INSTRUCTIONS TO FOLLOW:
Render every entry exactly as it appears.

EXERCISE INPUTS:
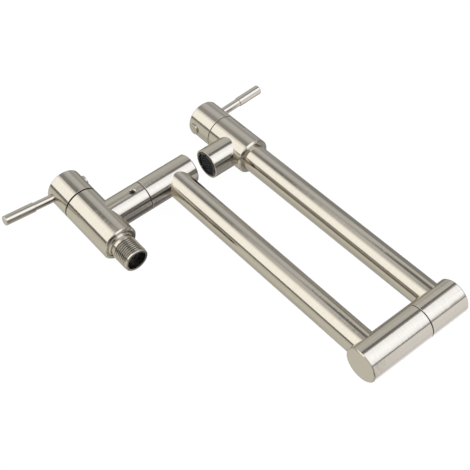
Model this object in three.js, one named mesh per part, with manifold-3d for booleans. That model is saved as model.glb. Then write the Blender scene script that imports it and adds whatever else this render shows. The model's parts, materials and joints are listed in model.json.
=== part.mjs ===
// Wall mounted pot filler: two quarter-turn valves joined by a folding arm of two tubes.
// Millimetres, +Z up, +Y into the wall. The origin is the centre of the wall valve's rear face.
import * as THREE from 'three';
import { mergeVertices } from 'three/addons/utils/BufferGeometryUtils.js';
import Module from 'manifold-3d';

const wasm = await Module();
wasm.setup();

// ---------------------------------------------------------------- driving dimensions
// Clearances
const seam = 0.3; // between brazed, pressed or seated pieces
const running = 0.3; // between a turning piece and what it turns in
const discGap = 0.2; // water film between the two ceramic discs, drawn thick
const pressGap = 0.2; // round an end cap, grille, clip or screw tip in its seat
const sealPlay = 0.2; // each side of an O-ring in its groove
const sealFloorGap = 0.1; // under an O-ring in its groove
const clipPlay = 0.15; // each side of a clip in its groove
const ringPlay = 0.1; // each side of a washer or bearing ring

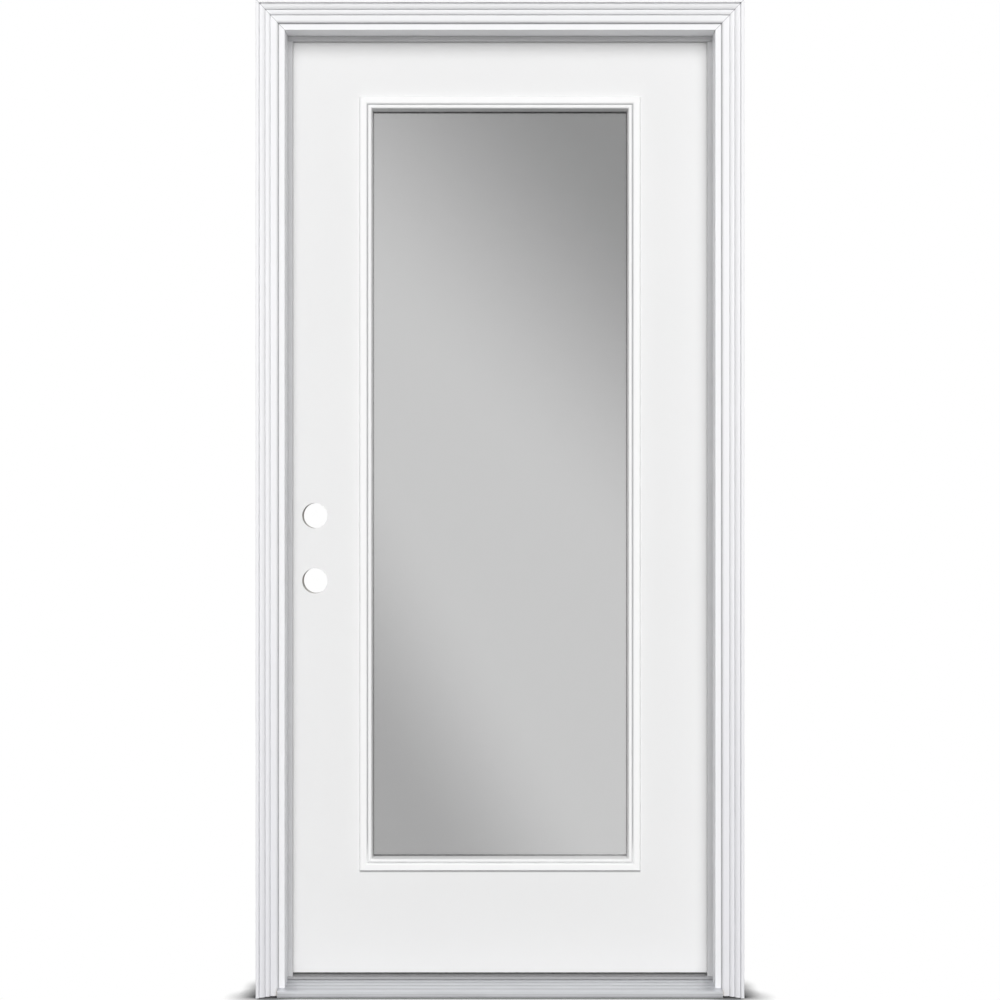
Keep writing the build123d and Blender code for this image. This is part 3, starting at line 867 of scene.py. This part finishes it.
class FRONTDOOR_OT_set_studio(Operator):
    """Lay the floor, hang the lamps and place the camera"""

    bl_idname = "front_door.set_studio"
    bl_label = "Set Studio"

    def execute(self, context):
        studio = context.scene.front_door_studio
        scene = context.scene
        scene.view_settings.view_transform = "Standard"

        finish = new_finish("studio_floor")
        reach = {"Distance": CONTACT_REACH}
        openness = finish.node("ShaderNodeAmbientOcclusion", {"samples": 16}, reach, "AO")
        pale = finish.mix(openness ** 5, CONTACT_GREY, (1, 1, 1, 1))
        glow = finish.node("ShaderNodeEmission", sockets={"Color": pale, "Strength": 1.0})
        matte = finish.node("ShaderNodeBsdfDiffuse", sockets={"Color": FLOOR_MATTE})
        shares = {0: seen_directly(finish), 1: matte, 2: glow}
        finish.end(finish.node("ShaderNodeMixShader", sockets=shares))

        bm = bmesh.new()
        bmesh.ops.create_grid(bm, x_segments=1, y_segments=1, size=FLOOR_HALF)
        mesh = bpy.data.meshes.new("studio_floor")
        bm.to_mesh(mesh)
        bm.free()
        mesh.materials.append(finish.owner)
        floor = bpy.data.objects.new("studio_floor", mesh)
        scene.collection.objects.link(floor)

        scene.world = bpy.data.worlds.new("studio")
        air = Finish(scene.world)
        room, white = [
            air.node("ShaderNodeBackground", sockets={"Color": (1, 1, 1, 1), "Strength": strength})
            for strength in (studio.ambient, 1.0)
        ]
        sky = air.node("ShaderNodeMixShader", sockets={0: seen_directly(air), 1: room, 2: white})
        air.end(sky, "ShaderNodeOutputWorld")

        soft_lamp("key", studio.key_strength, azimuth=4, elevation=15, spread=45)
        soft_lamp("fill", studio.fill_strength, azimuth=-40, elevation=12, spread=50)
        soft_lamp("back", studio.back_strength, azimuth=182, elevation=28, spread=60)

        camera = bpy.data.objects.new("camera", bpy.data.cameras.new("camera"))
        camera.data.lens = studio.lens
        camera.data.sensor_width = 36
        camera.location = (studio.eye_shift, -studio.camera_distance, studio.eye_height)
        camera.rotation_euler = (math.radians(90), 0, 0)
        scene.collection.objects.link(camera)
        scene.camera = camera
        return {"FINISHED"}


class FRONTDOOR_PT_steps(Panel):
    """Steps that finish the front door, in order"""

    bl_idname = "FRONTDOOR_PT_steps"
    bl_label = "Front Door"
    bl_space_type = "VIEW_3D"
    bl_region_type = "UI"
    bl_category = "Front Door"

    def draw(self, context):
        for step in STEPS:
            self.layout.operator(step.bl_idname)
        for group in (context.scene.front_door_finishes, context.scene.front_door_hardware,
                      context.scene.front_door_studio):
            box = self.layout.box()
            for name in group.__annotations__:
                box.prop(group, name)


STEPS = (
    FRONTDOOR_OT_paint_frame,
    FRONTDOOR_OT_finish_sill,
    FRONTDOOR_OT_fit_seals,
    FRONTDOOR_OT_paint_leaf,
    FRONTDOOR_OT_finish_core,
    FRONTDOOR_OT_glaze_light,
    FRONTDOOR_OT_finish_hinges,
    FRONTDOOR_OT_plug_light_frame,
    FRONTDOOR_OT_fit_cap_screws,
    FRONTDOOR_OT_set_studio,
)
GROUPS = {
    "front_door_finishes": FrontDoorFinishes,
    "front_door_hardware": FrontDoorHardware,
    "front_door_studio": FrontDoorStudio,
}


def register():
    for name, group in GROUPS.items():
        bpy.utils.register_class(group)
        setattr(bpy.types.Scene, name, PointerProperty(type=group))
    for kind in (*STEPS, FRONTDOOR_PT_steps):
        bpy.utils.register_class(kind)


def unregister():
    for kind in (FRONTDOOR_PT_steps, *reversed(STEPS)):
        bpy.utils.unregister_class(kind)
    for name, group in GROUPS.items():
        delattr(bpy.types.Scene, name)
        bpy.utils.unregister_class(group)


def main():
    register()
    bpy.ops.front_door.paint_frame()
    bpy.ops.front_door.finish_sill()
    bpy.ops.front_door.fit_seals()
    bpy.ops.front_door.paint_leaf()
    bpy.ops.front_door.finish_core()
    bpy.ops.front_door.glaze_light()
    bpy.ops.front_door.finish_hinges()
    bpy.ops.front_door.plug_light_frame()
    bpy.ops.front_door.fit_cap_screws()
    bpy.ops.front_door.set_studio()


if __name__ == "__main__":
    main()
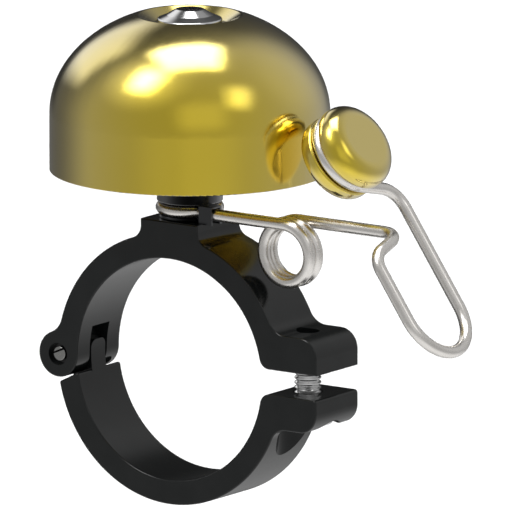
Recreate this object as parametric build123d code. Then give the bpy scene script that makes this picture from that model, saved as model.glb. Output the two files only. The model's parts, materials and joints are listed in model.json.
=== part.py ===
from build123d import *
import math
import os

# Bicycle bell with a hinged handlebar clamp, a brass dome and a sprung striker.
# Millimetres. Origin: centre of the handlebar bore. +Y runs along the handlebar,
# +Z up through the stem of the dome, +X towards the thumb lever.

# ---- handlebar clamp: one ring in two jaws ----
BORE_R = 15.9                # 31.8 mm oversize handlebar
RING_R = 19.35
CLAMP_W = 10.35              # along the bar
EDGE = 0.2                   # broken edge round both flat sides
BOSS_HALF_X = 4.9
BOSS_TOP = 21.2
BOSS_BLEND = 2.0
LUG_TIP_X = 25.3
UPPER_LUG_BOTTOM = 2.05
UPPER_LUG_TOP = 7.15
LOWER_LUG_TOP = -1.5
LOWER_LUG_BOTTOM = -6.4
LUG_BLEND = 3.0
LOWER_LUG_BLEND = 2.6
LUG_TIP_R = 2.8
LUG_BORE_R = 1.6             # rounding where a lug face meets the bore
LUG_CORNER_R = 0.5

# ---- hinge ----
PIN_X = -19.2
PIN_R = 1.03
PIN_LEN = 9.7
PIN_SINK_R = 1.6             # counterbore round each end of the pin
PIN_SINK = 0.9
PIN_SLIT_W = 0.28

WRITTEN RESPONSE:
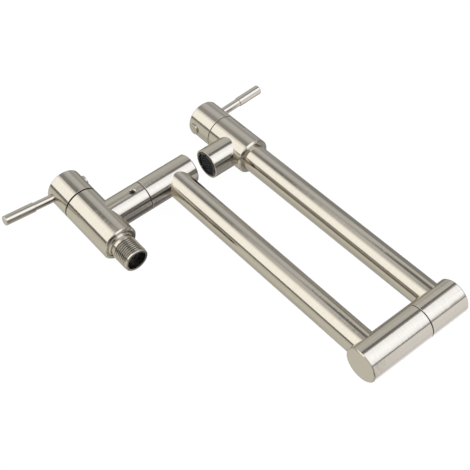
Model this object in three.js, one named mesh per part, with manifold-3d for booleans. That model is saved as model.glb. Then write the Blender scene script that imports it and adds whatever else this render shows. The model's parts, materials and joints are listed in model.json.
=== part.mjs ===
// Wall mounted pot filler: two quarter-turn valves joined by a folding arm of two tubes.
// Millimetres, +Z up, +Y into the wall. The origin is the centre of the wall valve's rear face.
import * as THREE from 'three';
import { mergeVertices } from 'three/addons/utils/BufferGeometryUtils.js';
import Module from 'manifold-3d';

const wasm = await Module();
wasm.setup();

// ---------------------------------------------------------------- driving dimensions
// Clearances
const seam = 0.3; // between brazed, pressed or seated pieces
const running = 0.3; // between a turning piece and what it turns in
const discGap = 0.2; // water film between the two ceramic discs, drawn thick
const pressGap = 0.2; // round an end cap, grille, clip or screw tip in its seat
const sealPlay = 0.2; // each side of an O-ring in its groove
const sealFloorGap = 0.1; // under an O-ring in its groove
const clipPlay = 0.15; // each side of a clip in its groove
const ringPlay = 0.1; // each side of a washer or bearing ring

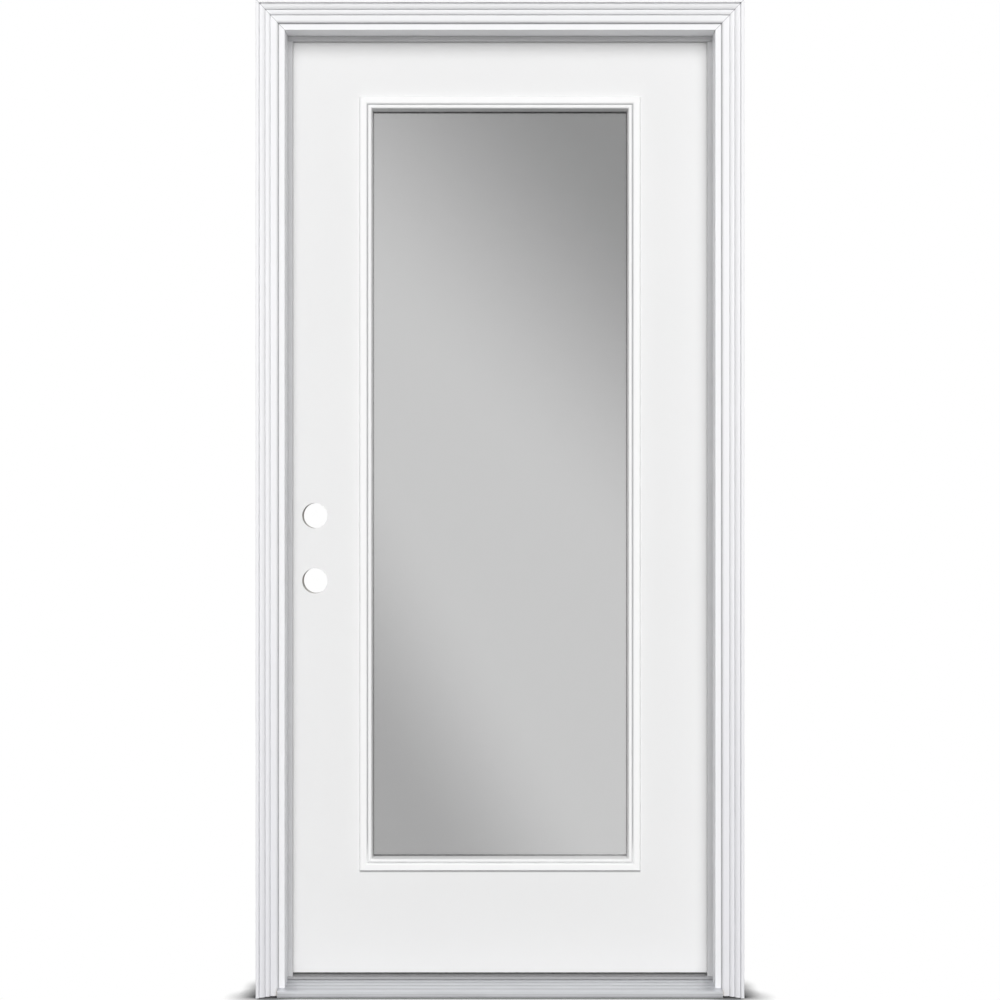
Keep writing the build123d and Blender code for this image. This is part 3, starting at line 867 of scene.py. This part finishes it.
class FRONTDOOR_OT_set_studio(Operator):
    """Lay the floor, hang the lamps and place the camera"""

    bl_idname = "front_door.set_studio"
    bl_label = "Set Studio"

    def execute(self, context):
        studio = context.scene.front_door_studio
        scene = context.scene
        scene.view_settings.view_transform = "Standard"

        finish = new_finish("studio_floor")
        reach = {"Distance": CONTACT_REACH}
        openness = finish.node("ShaderNodeAmbientOcclusion", {"samples": 16}, reach, "AO")
        pale = finish.mix(openness ** 5, CONTACT_GREY, (1, 1, 1, 1))
        glow = finish.node("ShaderNodeEmission", sockets={"Color": pale, "Strength": 1.0})
        matte = finish.node("ShaderNodeBsdfDiffuse", sockets={"Color": FLOOR_MATTE})
        shares = {0: seen_directly(finish), 1: matte, 2: glow}
        finish.end(finish.node("ShaderNodeMixShader", sockets=shares))

        bm = bmesh.new()
        bmesh.ops.create_grid(bm, x_segments=1, y_segments=1, size=FLOOR_HALF)
        mesh = bpy.data.meshes.new("studio_floor")
        bm.to_mesh(mesh)
        bm.free()
        mesh.materials.append(finish.owner)
        floor = bpy.data.objects.new("studio_floor", mesh)
        scene.collection.objects.link(floor)

        scene.world = bpy.data.worlds.new("studio")
        air = Finish(scene.world)
        room, white = [
            air.node("ShaderNodeBackground", sockets={"Color": (1, 1, 1, 1), "Strength": strength})
            for strength in (studio.ambient, 1.0)
        ]
        sky = air.node("ShaderNodeMixShader", sockets={0: seen_directly(air), 1: room, 2: white})
        air.end(sky, "ShaderNodeOutputWorld")

        soft_lamp("key", studio.key_strength, azimuth=4, elevation=15, spread=45)
        soft_lamp("fill", studio.fill_strength, azimuth=-40, elevation=12, spread=50)
        soft_lamp("back", studio.back_strength, azimuth=182, elevation=28, spread=60)

        camera = bpy.data.objects.new("camera", bpy.data.cameras.new("camera"))
        camera.data.lens = studio.lens
        camera.data.sensor_width = 36
        camera.location = (studio.eye_shift, -studio.camera_distance, studio.eye_height)
        camera.rotation_euler = (math.radians(90), 0, 0)
        scene.collection.objects.link(camera)
        scene.camera = camera
        return {"FINISHED"}


class FRONTDOOR_PT_steps(Panel):
    """Steps that finish the front door, in order"""

    bl_idname = "FRONTDOOR_PT_steps"
    bl_label = "Front Door"
    bl_space_type = "VIEW_3D"
    bl_region_type = "UI"
    bl_category = "Front Door"

    def draw(self, context):
        for step in STEPS:
            self.layout.operator(step.bl_idname)
        for group in (context.scene.front_door_finishes, context.scene.front_door_hardware,
                      context.scene.front_door_studio):
            box = self.layout.box()
            for name in group.__annotations__:
                box.prop(group, name)


STEPS = (
    FRONTDOOR_OT_paint_frame,
    FRONTDOOR_OT_finish_sill,
    FRONTDOOR_OT_fit_seals,
    FRONTDOOR_OT_paint_leaf,
    FRONTDOOR_OT_finish_core,
    FRONTDOOR_OT_glaze_light,
    FRONTDOOR_OT_finish_hinges,
    FRONTDOOR_OT_plug_light_frame,
    FRONTDOOR_OT_fit_cap_screws,
    FRONTDOOR_OT_set_studio,
)
GROUPS = {
    "front_door_finishes": FrontDoorFinishes,
    "front_door_hardware": FrontDoorHardware,
    "front_door_studio": FrontDoorStudio,
}


def register():
    for name, group in GROUPS.items():
        bpy.utils.register_class(group)
        setattr(bpy.types.Scene, name, PointerProperty(type=group))
    for kind in (*STEPS, FRONTDOOR_PT_steps):
        bpy.utils.register_class(kind)


def unregister():
    for kind in (FRONTDOOR_PT_steps, *reversed(STEPS)):
        bpy.utils.unregister_class(kind)
    for name, group in GROUPS.items():
        delattr(bpy.types.Scene, name)
        bpy.utils.unregister_class(group)


def main():
    register()
    bpy.ops.front_door.paint_frame()
    bpy.ops.front_door.finish_sill()
    bpy.ops.front_door.fit_seals()
    bpy.ops.front_door.paint_leaf()
    bpy.ops.front_door.finish_core()
    bpy.ops.front_door.glaze_light()
    bpy.ops.front_door.finish_hinges()
    bpy.ops.front_door.plug_light_frame()
    bpy.ops.front_door.fit_cap_screws()
    bpy.ops.front_door.set_studio()


if __name__ == "__main__":
    main()
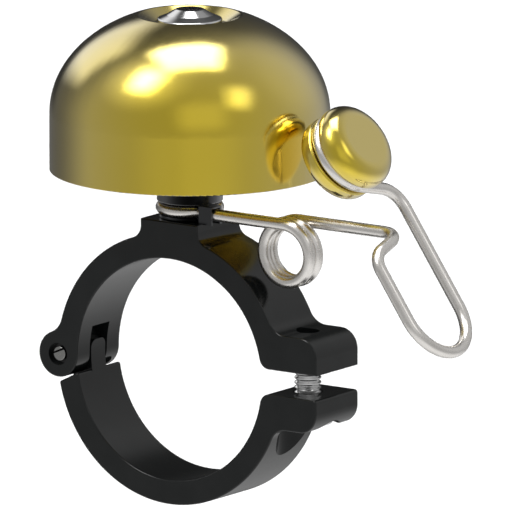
Recreate this object as parametric build123d code. Then give the bpy scene script that makes this picture from that model, saved as model.glb. Output the two files only. The model's parts, materials and joints are listed in model.json.
=== part.py ===
from build123d import *
import math
import os

# Bicycle bell with a hinged handlebar clamp, a brass dome and a sprung striker.
# Millimetres. Origin: centre of the handlebar bore. +Y runs along the handlebar,
# +Z up through the stem of the dome, +X towards the thumb lever.

# ---- handlebar clamp: one ring in two jaws ----
BORE_R = 15.9                # 31.8 mm oversize handlebar
RING_R = 19.35
CLAMP_W = 10.35              # along the bar
EDGE = 0.2                   # broken edge round both flat sides
BOSS_HALF_X = 4.9
BOSS_TOP = 21.2
BOSS_BLEND = 2.0
LUG_TIP_X = 25.3
UPPER_LUG_BOTTOM = 2.05
UPPER_LUG_TOP = 7.15
LOWER_LUG_TOP = -1.5
LOWER_LUG_BOTTOM = -6.4
LUG_BLEND = 3.0
LOWER_LUG_BLEND = 2.6
LUG_TIP_R = 2.8
LUG_BORE_R = 1.6             # rounding where a lug face meets the bore
LUG_CORNER_R = 0.5

# ---- hinge ----
PIN_X = -19.2
PIN_R = 1.03
PIN_LEN = 9.7
PIN_SINK_R = 1.6             # counterbore round each end of the pin
PIN_SINK = 0.9
PIN_SLIT_W = 0.28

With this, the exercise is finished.